Muffins — less sugary, fast to make, contains hidden fruits bits,crumble outside denser inside, can be savoury too.. a sure tea time snack or early morning breakfast.
Cupcakes— filled with sugar, has a icing on top, takes a bit longer to make, soft both outside in.

Muffins that to eggless its pretty simple. They adapt to any form of flour you use. I used the usual Maida or all.purpose flour. You can use wheat flour, any other grain flour,off course not rice or gram flour ;)

Ingredients:
1 1/2 Cups- All purpose flour
1/2 cup      - Unsalted butter
1/4 cup.     - Olive oil ( any oil which doesn't have pungent smell is fine)
3/4 cup.     - Buttermilk
1/2 tbsp.    - Baking Powder
1/4 tbsp.    - Baking Soda
50 gms.     - Blueberries
1/4 tbsp.    - Salt
1/2 cup.     - Sugar or powdered sugar

Method:
Note: Pre- heat Oven @ 180 deg Celsius.
1. Seive flour, salt, baking powder, baking soda into a bowl.
2. In a small cut coat the blueberries with 1tbsp Maida and keep aside. This avoids them sinking inside muffins.
3. In another bowl add in butter kept in room temperature and beat it with sugar.
4. Beat with a laddle blender not necessary. 
4. Once mixture turns creamy add in oil and mix for few mins.
5. Add in the dry ingredients and do the cut fold method. Do.not beat them.
6. To make the batter bit semi solid add in buttermilk little by little.
7. Take care batter should not be hard not watery. Has to be in a icing consistency.
8. Add in the berries and mix.
9. Place the muffin cups - they can be pepper or aluminum or silicon. Grease them.
9. Pour in batter into each cup up to 2/3rd linner of the cup.

10. Place them into Oven and bake for 10 mins or until muffins turn light brown.
11. Once they are done check with toothpick if it comes out clean then muffins are ready.

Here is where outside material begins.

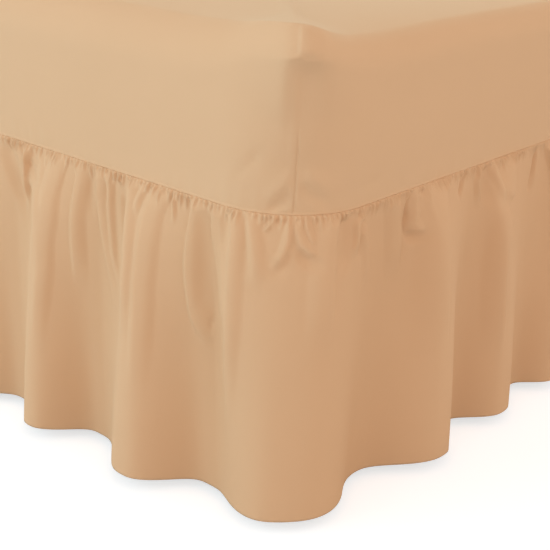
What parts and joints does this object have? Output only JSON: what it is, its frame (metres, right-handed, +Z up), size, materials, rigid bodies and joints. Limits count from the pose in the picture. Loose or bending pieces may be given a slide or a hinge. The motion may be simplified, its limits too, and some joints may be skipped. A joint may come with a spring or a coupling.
{
  "type": "fitted valance sheet on a mattress and bed base",
  "caption": "Plain fitted valance sheet: a smooth panel over the top and walls of a single mattress, with a gathered frill hanging round the bed base to just above the floor.",
  "frame": {"origin": "on the floor, under the middle of the bed", "axes": "+Z up, +Y along the bed towards its head, +X to the right of someone who stands at the foot and looks at the head"},
  "size_m": [1.032, 2.032, 0.64],
  "materials": {
    "sheet_cloth": "smooth matt plain weave in a warm peach beige, with a faint sheen",
    "mattress_ticking": "matt off-white ticking",
    "base_cloth": "matt pale woven cover",
    "foot_plastic": "satin black plastic"
  },
  "bodies": {
    "root": {"sheet_panel": "sheet_cloth", "frill_foot_right": "sheet_cloth", "frill_head_right": "sheet_cloth", "frill_head_left": "sheet_cloth", "frill_foot_left": "sheet_cloth", "mattress": "mattress_ticking", "bed_base": "base_cloth", "foot_1": "foot_plastic", "foot_2": "foot_plastic", "foot_3": "foot_plastic", "foot_4": "foot_plastic", "foot_5": "foot_plastic", "foot_6": "foot_plastic"}
  },
  "joints": []
}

12. Give a standing time of 5mins minimum before serving.
Its yummilicious !!!!

Jun 1, 2016

Homemade mixed flour Sweet & Salt Cookie

Homemade yummy biscuits are always good special and more cost effective.

 Ingredients
1/2 cup Maida/all purpose flour
1/2 cup medium or fully ground Wheat flour
1 tbsp - Salt
1/2 cup - Powdered or icing sugar
100 Gms - Unsalted Butter
1 tbsp - Oil which does have any strong smell
1 1/2 tbsp - Roasted &  crushed jeera
1/2 tbsp - Coarse black pepper powder ( depends on your preference)
1/4 tbsp - Baking Soda
1/2 tbsp - Baking Powder
3 tbsp - Milk

Method
Pre- heat Oven at about 180 degree C or 350 degree F
1. Seive Maida, Wheat flour, baking powder, baking soda, salt into a bowl
2. To it add in the butter which was kept in room temperature.
3. Mix them well. Rub in between your hands.
4. Add in half of need a powder and full black pepper powder.
5. Mix well adding milk little by little to make a dough.
6. On to a flat surface sprinkle some flour and roll the dough in a circular shape putting roasted jeera a on top.
7. 1/2 inch thickness roll the dough.




8. Use cookie mould or any bottle cap cut them.
8. Now sprinkle bit of oil or butter on to the Owen tray and place cookies leaving 2 inch gap.
9. Bake it for 10mins to 12 mins ( Owen specs vary)
10. Once they turn golden brown rest for 10mins.
11. Store them into a cool air tight container.


May 19, 2016

Strawberry Jam

Yummy Strawberry homemade jam.

Ingredients:
500gms - Strawberry
500gms - Sugar
2 cups - Water
2 drops - Lime Juice
1 pinch - Salt




Method:
In a pan add in washed , cut strawberries.
To it add in water until the berries sink into it.Boil until Strawberries turn soft. Mash them completely. Add in sugar, salt and stir. Remove the white layer once it starts thickening. Pour in lime juice and keep stirring. To test whether jam is done take a spoon of jam and pour on to a ceramic or steel plate if, the liquid dos'nt flow means your jam is ready. Cool the same and stir in a sterilized bottle.